For those who aren’t familiar with what these principles are, SOLID is an abbreviation that stands for the following:
- Single responsibility principle
- Open-closed principle
- Liskov substitution principle
- Interface segregation principle
- Dependency inversion principle
Do you need to always use SOLID principles? Maybe not. After all, principles are not laws. There might be some exceptions where your code would actually be more readable or maintainable if you don’t apply them. But to understand whether or not it makes sense not to apply them in any given situation, you first need to understand them. And this is what this part of this book will help you with.
But the important part is that you will struggle to fully understand design patterns unless you understand SOLID principles. SOLID principles are your foundation. Unlike design patterns, they don’t apply to any specific type of software development problems. They are fundamental components of clean code. And this is why we will start with them.
1. Single responsibility principle
We will start by focusing on the first of these principles – single responsibility principle. I will explain its importance and provide some examples of its usage in JavaScript code.
Incidentally, as well as being the first principle in the abbreviation, it is also the one that is the easiest to grasp, the easiest to implement and the easiest to explain. Arguably, it is also the most important principle from the list. So, let’s go ahead and find out what it is and why you, as a developer, absolutely must know it.

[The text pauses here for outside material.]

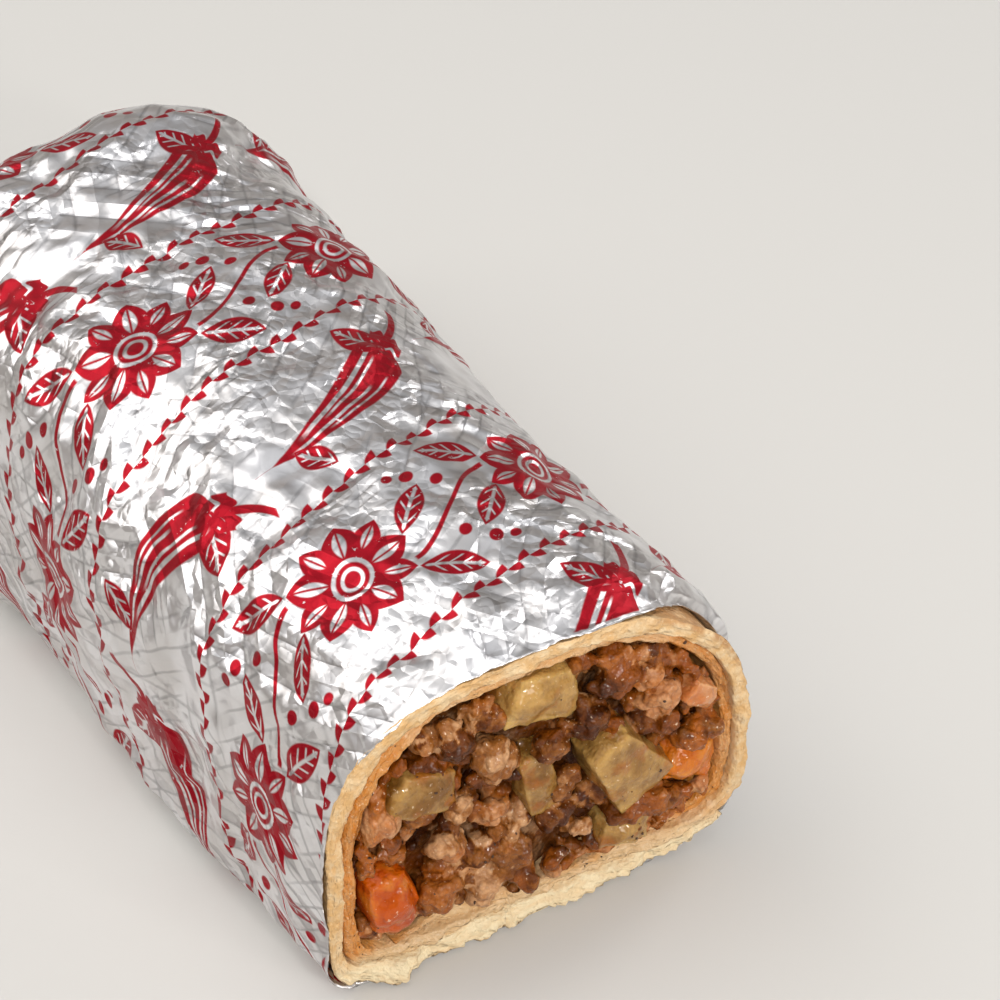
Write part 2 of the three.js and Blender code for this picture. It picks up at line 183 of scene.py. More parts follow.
def mappedGrid(columns, rows, place, uvScale=None):
    # a grid bent by place(column, row), its side edges joined, with an optional UV map
    bm = bmesh.new()
    bmesh.ops.create_grid(bm, x_segments=columns, y_segments=rows, size=1)
    spots = {v: (round((v.co.x + 1) / 2 * columns), round((v.co.y + 1) / 2 * rows)) for v in bm.verts}
    if uvScale:
        layer = bm.loops.layers.uv.new("wrap")
        for face in bm.faces:
            for loop in face.loops:
                loop[layer].uv = uvScale(*spots[loop.vert])
    for v, spot in spots.items():
        v.co = inFrame(place(*spot))
    bmesh.ops.remove_doubles(bm, verts=bm.verts, dist=1e-7)
    bmesh.ops.recalc_face_normals(bm, faces=bm.faces)
    return bm


# Shader nodes written as Python

class Wire:
    # a socket whose Python operators add Math nodes
    def __init__(self, board, socket):
        self.board = board
        self.socket = socket

    def math(self, operation, *others, **settings):
        values = dict(enumerate((self, *others)))
        return self.board.node("ShaderNodeMath", {"operation": operation, **settings}, values)

    def __add__(self, other):
        return self.math("ADD", other)

    __radd__ = __add__

    def __sub__(self, other):
        return self.math("SUBTRACT", other)

    def __rsub__(self, other):
        return self.board.node("ShaderNodeMath", {"operation": "SUBTRACT"}, {0: other, 1: self})

    def __mul__(self, other):
        return self.math("MULTIPLY", other)

    __rmul__ = __mul__

    def __truediv__(self, other):
        return self.math("DIVIDE", other)

    def __pow__(self, other):
        return self.math("POWER", other)

    def __abs__(self):
        return self.math("ABSOLUTE")

    def __mod__(self, other):
        return self.math("FLOORED_MODULO", other)

    def least(self, other):
        return self.math("MINIMUM", other)

    def most(self, other):
        return self.math("MAXIMUM", other)

    def ramp(self, low, high, start=0.0, end=1.0):
        values = {"Value": self, "From Min": low, "From Max": high, "To Min": start, "To Max": end}
        return self.board.node("ShaderNodeMapRange", {"interpolation_type": "SMOOTHSTEP"}, values)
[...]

The full solution demonstrated in this chapter is available via the following link:
https://github.com/fiodarsazanavets/solid-principles-on-javascript
What is single responsibility principle
Single responsibility principle states that, for every self-contained unit of code (which is, usually, a class), there should be one and only one reason to change. In more simple language, this means that any given class should be responsible for only one specific functionality.
Basically, your code should be structured like a car engine. Even though the whole engine acts as a single unit, it consists of many components, each playing a specific role. A spark plug exists only to ignite the fuel vapors. A cam belt is there only to synchronize the rotation of the crankshaft and the camshafts and so on.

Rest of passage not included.